Crown Prince Mohammed bin Salman sent private WhatsApp messages to Mr Johnson in June last year demanding that the English Premier League "reconsider and correct its wrong conclusion" in blocking the failed takeover, the Daily Mail said on Wednesday.
Mr Johnson's official spokesman refused to comment on "private conversations", but conceded that he did instruct senior aide Eddie Lister to look into the Newcastle bid by a Saudi-backed consortium.
"The prime minister asked Lord Lister to check on the progress of the talks as a potential major foreign investment in the UK," the spokesman said. "He didn't ask him to intervene. The prime minister didn't intervene.

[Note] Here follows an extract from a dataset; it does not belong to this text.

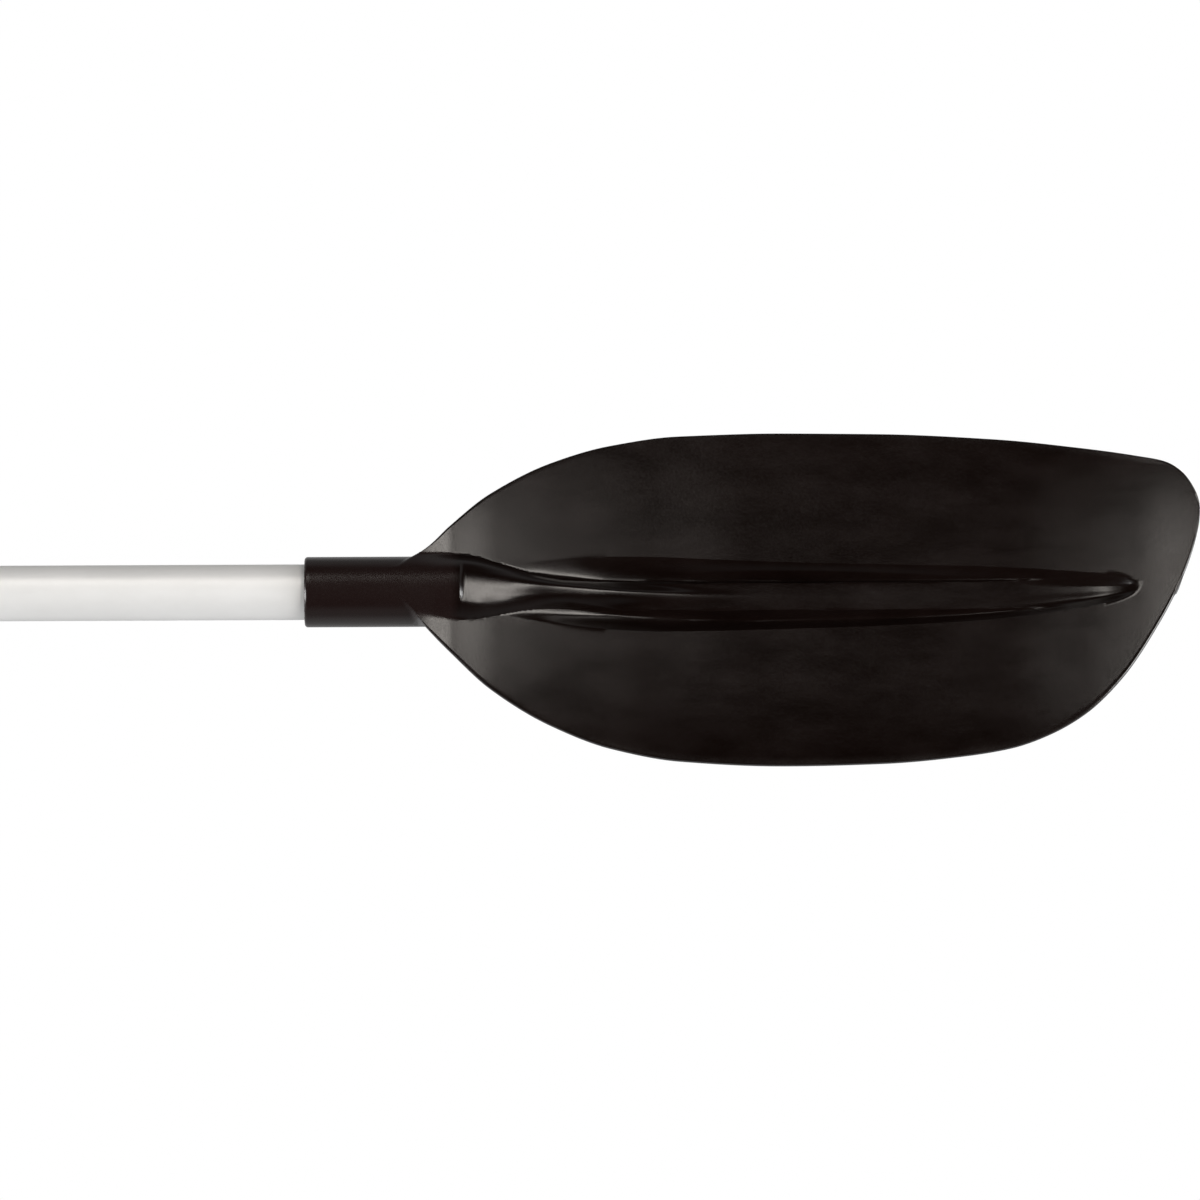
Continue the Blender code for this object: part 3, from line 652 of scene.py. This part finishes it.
def screw_shape(x, radius, turn):
    """The thread, the head's flutes and the hexagon socket of a stop-collar screw."""
    if x < SEAT - 9.0 * MM and radius > 1.7 * MM:
        phase = np.mod(x / (0.7 * MM) - turn / (2 * math.pi), 1.0)
        return radius - 0.32 * MM * np.abs(2 * phase - 1)
    if x > SEAT + 0.6 * MM and radius > 3.4 * MM:
        return radius - 0.1 * MM * (0.5 + 0.5 * np.cos(32 * turn))
    if x > SEAT + 1.0 * MM and 1.4 * MM < radius < 1.9 * MM:
        return hexagon(radius, turn)
    return np.full_like(turn, radius)


def nut_shape(x, radius, turn):
    """The hexagon of a nut, whose corners its bevelled profile cuts off."""
    if radius > 3.0 * MM:
        return np.minimum(radius, hexagon(NUT_R, turn))
    return np.full_like(turn, radius)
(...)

The government was not involved in any point in these takeover talks."
The thwarted takeover is currently subject to legal arbitration in London, after Newcastle owner Mike Ashley disputed the Premier League's conclusion that the consortium - which included the Public Investment Fund, the gulf kingdom's sovereign wealth fund - was effectively an arm of the Saudi state controlled by Mohammed.
Former British prime minister David Cameron has already been ensnared in a broadening scandal over the collapse of finance company Greensill Capital, whose founder Lex Greensill was keen to build more business with the Saudis.
A photograph emerged earlier this week of the pair enjoying a "desert camping trip" in Saudi Arabia in January last year, during which they met Mohammed.
Cameron, who became a paid adviser to Greensill after leaving office in 2016, has insisted he raised human rights concerns with the Saudi de facto ruler, but Mr Johnson has launched an independent probe into the private lobbying of ministers prior to the collapse of the financial services firm. Three committees in the UK parliament have also opened their own investigations.